On August 4, 1995, with a massive Croatian military force poised to attack the Serb-held Krajina region in central Croatia, Karadžić announced he was removing Mladić from his commandant post and assuming personal command of the VRS himself. Karadžić blamed Mladić for the loss of two key Serb towns in western Bosnia that had recently fallen to the Croats, and he used the loss of the towns as the excuse to announce his surprise command structure changes. Mladić was demoted to an "adviser". He refused to go quietly, claiming the support of both the Bosnian Serb military as well as the people. Karadžić countered by attempting to pull political rank as well as denouncing Mladić as a "madman," but Mladić's obvious popular support forced Karadžić to rescind his order on August 11.

On November 8, 1996, the President of the Bosnian Serb Republic, Biljana Plavšić, dismissed Mladić from his post. He continued to receive a pension until November 2005.[9]

[edit] Indictment by the International Criminal Tribunal for the Former Yugoslavia

On July 24, 1995, Mladić was indicted by the International Criminal Tribunal for the Former Yugoslavia and accused of genocide, crimes against humanity, and numerous war crimes (including crimes relating to the alleged sniping campaign against civilians in Sarajevo). On November 16, 1995, the charges were expanded to include charges of genocide, crimes against humanity, and war crimes for the attack on the United Nations-declared safe area of Srebrenica in July 1995. Mladić is also responsible for the taking of hostages amongst UN peace-keeping personnel.

A fugitive from the ICTY, he is suspected to be hiding either in Serbia or in Bosnia’s Republika Srpska. Mladić was reportedly seen attending a football match between China and Yugoslavia in Belgrade in March 2000. He entered through a VIP entrance and sat in a private box surrounded by eight armed bodyguards. Some claim that he has been seen in a suburb of Moscow, and that he is "regularly" in Thessalonica and Athens, which has raised suspicions that numerous fake reports are sent to cover his trail. Some reports say he took refuge in his wartime bunker in Han Pijesak, not far from Sarajevo, or in Montenegro.[10] In early February 2006, portions of a Serbian military intelligence report were leaked to the Serbian Newspaper Politika which stated that Mladić had been hidden in Army of Republika Srpska and Yugoslav People's Army facilities up until June 1, 2002, when the National Assembly of Serbia passed a law mandating cooperation with the ICTY in The Hague. The then-Chief General of the Yugoslav Army Nebojša Pavković requested that Mladić vacate the facility where he was staying on the mountain Povlen, near Valjevo, after which the Serb military agencies claim to have lost all trace of the fugitive.

In November 2004 British defence officials conceded that military action was unlikely to be successful in bringing Mladić and other suspects to trial. Putting political pressure on Balkan governments would be more likely to succeed.
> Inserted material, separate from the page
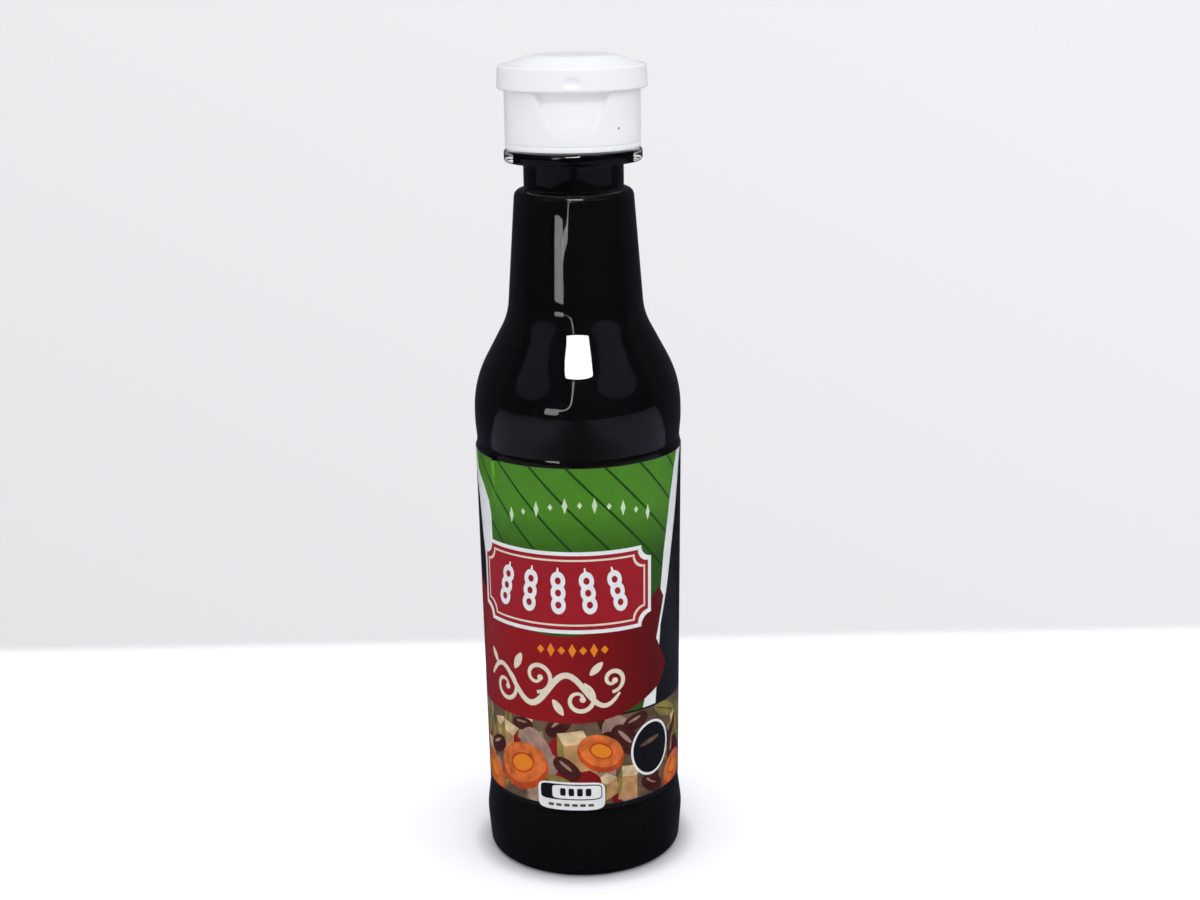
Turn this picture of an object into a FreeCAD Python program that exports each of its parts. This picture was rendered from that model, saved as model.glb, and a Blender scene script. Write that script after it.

In June 2005 The Times newspaper alleged that Mladić had demanded $5 m (£2.75 m) "compensation" to be given to his family and bodyguards if he gave himself up to the International Criminal Tribunal for the Former Yugoslavia in the Hague.

On February 21, 2006, Mladić was supposedly arrested in the Serbian capital Belgrade and was being transferred via the northeast Bosnian city of Tuzla to the U.N. war crimes tribunal in The Hague.[11] The arrest was denied by the Serbian government. The government did not deny rumours of a planned negotiated surrender between Mladić and Serbian Special Forces. Romanian government and Serbian sources claimed on February 22, 2006 that Mladić was arrested in Romania, near Drobeta-Turnu Severin, close to the Serbian border by a joint Romanian-British special operation carried out by troops of those respective countries.[12]

On February 22, 2006, Chief U.N. Prosecutor Carla Del Ponte denied the rumours that Mladić had been arrested, claiming the rumours had "absolutely no basis whatsoever". She urged the Serbian government to find him without further delay, saying that Mladić was in reach of the Serbian authorities and had been in Serbia since 1998. She said failure to capture him would harm Serbia's bid to join the European Union. The May 1, 2006 deadline established by Carla Del Ponte for Serbia to hand over Mladić passed, resulting in suspended talks between Serbia and the EU.

[edit] Possible death

In June 2006 there were reports that Mladić recently suffered a third stroke and that he had low chances of survival. At the same time PR of Democratic Party of Serbia, Andrija Mladenović, raised the question of who would be responsible for the halt in EU negotiations if Mladić were to die. Some sources say that Mladić's appearance has changed as a result of age and poor health.[13]

[edit] Family

Mladić is married to Bosa Mladić, they have two children; son Darko and daughter Ana. Ana died on March 24, 1994, an apparent suicide. There were conflicting reports in various Serbian publications, saying her body was found in her blood-splattered bedroom, in a nearby park or in the woods near the Topcider cemetery, however, all agreed that she was killed with her father’s treasured pistol, the pistol Ratko Mladić had won as an award at the military school he attended as a young man. There are also conflicting opinions on the cause that drove her to take her own life. Some say that she was distraught after she read detailed accounts of atrocities attributed to her father during the recent Balkan war, especially the way he conducted the siege of Sarajevo. She was exposed to these reports in the relatively independent Russian press on her recent trip there just before killing herself. Darko Mladić married Aida, who gave birth on March 2, 2006 to a boy, Mladić's first grandchild. The child has been named after St. Stefan, the protector of Serbia and Republika Srpska.